Monday, March 31, 2014

Dispelling the Notion of the Universal Truth

Portrayal plays a huge role in all three critical essays we’ve read for today.  Whether it’s positive, negative, fictitious, or truthful, they way we portray ourselves and others is important.  As seen in all three essays, the way we portray our own truths can often be misconstrued by others.  Knowing this, it is important to understand that there is no one, universal truth, and that all portrayals, no matter how praiseworthy or derogatory, expresses someone’s sense of reality.  
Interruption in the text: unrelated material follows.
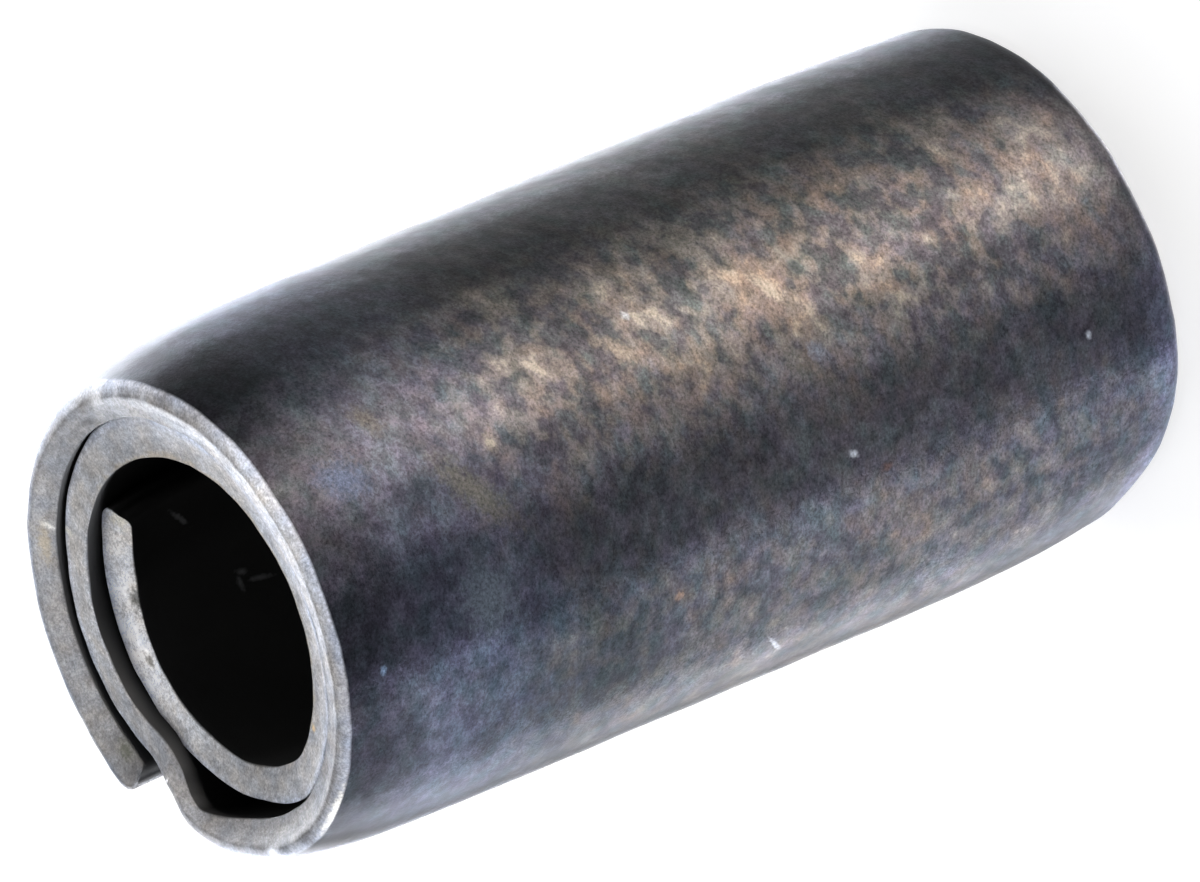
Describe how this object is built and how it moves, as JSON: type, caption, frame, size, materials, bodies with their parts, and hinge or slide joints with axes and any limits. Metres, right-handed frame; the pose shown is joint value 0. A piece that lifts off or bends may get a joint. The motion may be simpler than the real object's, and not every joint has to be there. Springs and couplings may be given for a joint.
{
  "type": "coiled spring pin",
  "caption": "Short round pin coiled from spring steel strip, with an open joggled seam and swaged lead at each end, driven into a drilled hole to fasten or locate parts.",
  "frame": {"origin": "centre of the lower end of the pin, on its axis, in the plane that it stands on", "axes": "+Z along the pin's axis, up from the end it stands on; going inwards the strip winds clockwise as seen from +Z, and the open seam runs along the pin at about 130 degrees from +X"},
  "size_m": [0.0032, 0.0032, 0.0062],
  "materials": {
    "spring_steel": "black oxide over spring steel, satin, with bare sheared ends"
  },
  "bodies": {
    "root": {"coiled_pin": "spring_steel"}
  },
  "joints": []
}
In her essay, Phallus(ies) of interpretation: toward engendering the black critical “I”, Ann duCille disproves the claim “(1) that there is an essential black experience; (2) that there is an absolute historical truth; (3) that art absolutely must tell the truth...” (2).  Responding to criticism that black, female writers often receive for depicting incredibly harsh and/or abusive black, male characters, duCille calls for critical self reflection.  Unless readers, whether they be male or female, black or white, young or old, can recognize their own biases when studying a text, they will never come to recognize the beauty and value of different truths.  From different lenses, the same text can be viewed as a work of female empowerment or male castration, a piece about white dominance or black subordination.  Whatever the viewpoint, it is necessary to understand that each holds truth, perhaps not for all, but for many.  
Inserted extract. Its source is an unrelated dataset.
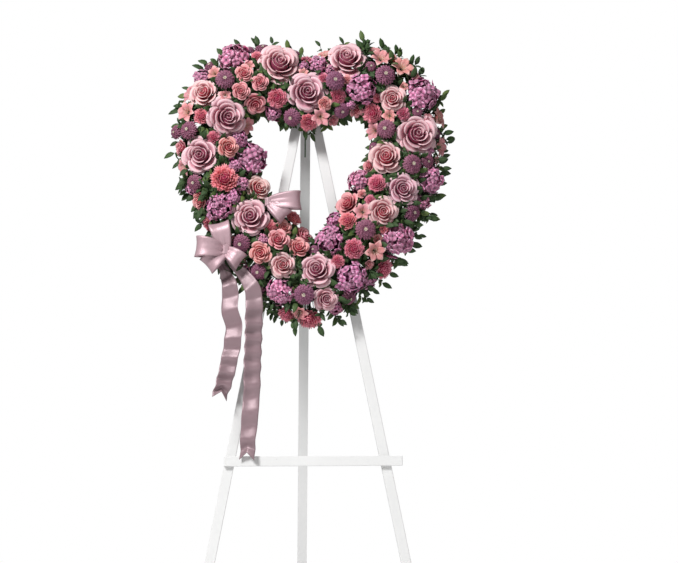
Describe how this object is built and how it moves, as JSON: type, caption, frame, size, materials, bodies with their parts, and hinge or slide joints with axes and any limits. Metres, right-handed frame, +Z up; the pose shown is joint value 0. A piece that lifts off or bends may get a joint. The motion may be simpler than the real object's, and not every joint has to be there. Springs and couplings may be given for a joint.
{
  "type": "funeral wreath on easel",
  "caption": "Heart-shaped wreath of fresh flowers tied to a folding wooden easel, with a satin bow and hanging tails, for a funeral or memorial display.",
  "frame": {"origin": "on the floor, under the middle of the stand's footprint", "axes": "+Z up, flowers face -Y, +X to the viewer's right"},
  "size_m": [0.501, 0.4932, 1.2521],
  "materials": {
    "painted_wood": "satin white paint over pine lath",
    "bracket_steel": "zinc plated pressed steel",
    "green_tray": "moulded dark green backing",
    "wet_foam": "soaked green floral foam",
    "green_wire": "green lacquered florist wire",
    "mauve_satin": "dusty mauve satin",
    "leaves": "glossy small green leaves",
    "rose_petals": "mauve-pink rose petals with pale rims",
    "pale_rose_petals": "cream to peach rose petals",
    "spray_rose_petals": "peach-pink small rose petals",
    "carnation_petals": "coral to deep pink ruffled petals",
    "mum_petals": "purple-violet petals with a pale green eye",
    "hydrangea_florets": "orchid-lilac florets",
    "pink_lily_petals": "pink streaked petals"
  },
  "bodies": {
    "stand_front": {"easel_leg_left": "painted_wood", "easel_leg_right": "painted_wood", "easel_crossbar": "painted_wood", "easel_head_block": "painted_wood", "pivot_bracket": "bracket_steel", "pivot_bolt": "bracket_steel", "backing_tray": "green_tray", "foam_heart": "wet_foam", "wire_tie_top": "green_wire", "wire_tie_left": "green_wire", "wire_tie_right": "green_wire", "ribbon_bow": "mauve_satin", "ribbon_loops_inner": "mauve_satin", "ribbon_tail_left": "mauve_satin", "ribbon_tail_right": "mauve_satin", "foliage_outer_right": "leaves", "foliage_outer_left": "leaves", "foliage_outer_bottom": "leaves", "foliage_inner_right": "leaves", "foliage_inner_left": "leaves", "rose_top_left": "rose_petals", "rose_cleft": "rose_petals", "rose_top_right": "rose_petals", "rose_right_upper": "rose_petals", "rose_right_inner": "pale_rose_petals", "rose_right_middle": "rose_petals", "rose_right_lower": "pale_rose_petals", "rose_left_upper": "rose_petals", "rose_left_middle": "rose_petals", "rose_left_side": "pale_rose_petals", "rose_left_lower": "rose_petals", "rose_left_inner": "pale_rose_petals", "rose_bottom": "rose_petals", "rose_peach_upper": "pale_rose_petals", "rose_bottom_left": "pale_rose_petals", "rose_bottom_tip": "rose_petals", "spray_roses_top_left": "spray_rose_petals", "spray_roses_left": "spray_rose_petals", "spray_roses_bottom": "spray_rose_petals", "spray_rose_right_inner": "spray_rose_petals", "carnation_left": "carnation_petals", "carnation_top_left": "carnation_petals", "carnations_right": "carnation_petals", "carnations_lower_right": "carnation_petals", "carnations_bottom": "carnation_petals", "carnation_inner_bottom": "carnation_petals", "mums_left": "mum_petals", "mums_lower_left": "mum_petals", "mums_cleft": "mum_petals", "mums_top_right": "mum_petals", "mums_right": "mum_petals", "hydrangea_top_left": "hydrangea_florets", "hydrangeas_left": "hydrangea_florets", "hydrangeas_top_right": "hydrangea_florets", "hydrangeas_right": "hydrangea_florets", "hydrangea_bottom_left": "hydrangea_florets", "lilies_top_right": "pink_lily_petals", "lily_lower_right": "pink_lily_petals", "lily_left": "pink_lily_petals"},
    "rear_leg": {"easel_rear_leg": "painted_wood"}
  },
  "joints": [
    {"name": "rear_leg_fold", "type": "hinge", "parent": "stand_front", "child": "rear_leg", "pos_m": [0, -0.06872, 1.1536], "axis": [1, 0, 0], "range_deg": [-22, 0]}
  ]
}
Henry Louis Gates Jr.’s study on how black men and women should be portrayed in art, asks questions originally posed by W.E.B Du Bois  in 1926.  One response to these questions is, “How should any person be portrayed in art?  Truthfully as the artist sees him/her “truthfully” (330).  This double sense of truth replicates the process of interpretation itself.  In seeing something, I can process it in accordance with what I consider to be true.  But in relaying this truth to others, they may analyze it to fit with their own realities.  No matter how we portray something, it is important to remember that our portrayals are not necessarily equivalent to everyone’s truths.